Last week, the prime minister implied that he will urge his party to suspend inter-party dialogue as a result of what he alleged to be opposition parties' complicity with the HR 2003. But opposition parties, including yours, said that the dialogue had already been suspended. What would you say about the contradictory statements?

That's what amazes me, too. How did HR 2003 originate? Let me take you back to the end of the Cold War. Since the end of the Cold War, America has become the only super-power. Many countries aligned themselves to the USA because they believed that it would benefit them.
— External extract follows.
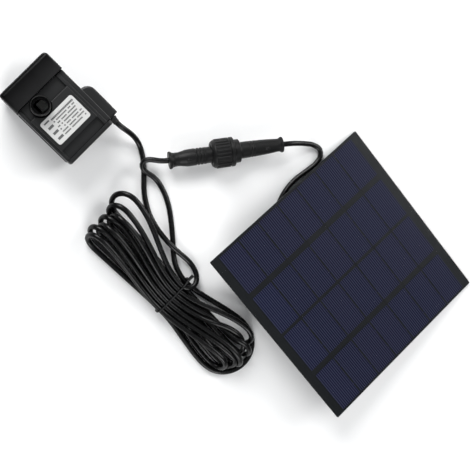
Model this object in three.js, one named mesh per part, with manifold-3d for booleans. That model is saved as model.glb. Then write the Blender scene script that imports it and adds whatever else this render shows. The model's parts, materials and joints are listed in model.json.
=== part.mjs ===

They were seeking support from the USA.

In the Ethiopian case, more than anyone else, the EPRDF-led government sought this support and became an ally of USA. It is known that some American army units are operating in Ethiopia.

What's puzzling is that whenever the US supports the Ethiopia government, it doesn't have anything to do with sovereignty. So far the partnership with the US is one-sided. The support was geared towards one party, not the whole people. Questions were being raised. This unbalanced approach must be rectified.

Ethiopians in USA were asking why the US government supports the government which used the aid to suppress human rights. They were raising this question for many years.

What is surprising is that congressmen Donald Paine, who is now being criticized by the Ethiopian government, was an ardent supporter of the EPRDF. The congressman once told us opposition members not to be obstacles to the budding multi-party democracy.

However, I think, the report by the inquiry commission of the killings that followed the 2005 election could be a factor behind the change of mind on the congressman's part. The chairman and deputy chairman of the commission took the original report before it was released out of the country and released it there. Then a number of the American legislators started to question the misuse of American support by the Ethiopian government. This, the Ethiopian government didn't like. It was used to unqualified support from the US. Now, the government is worried that the monopoly of receiving the US support could be busted.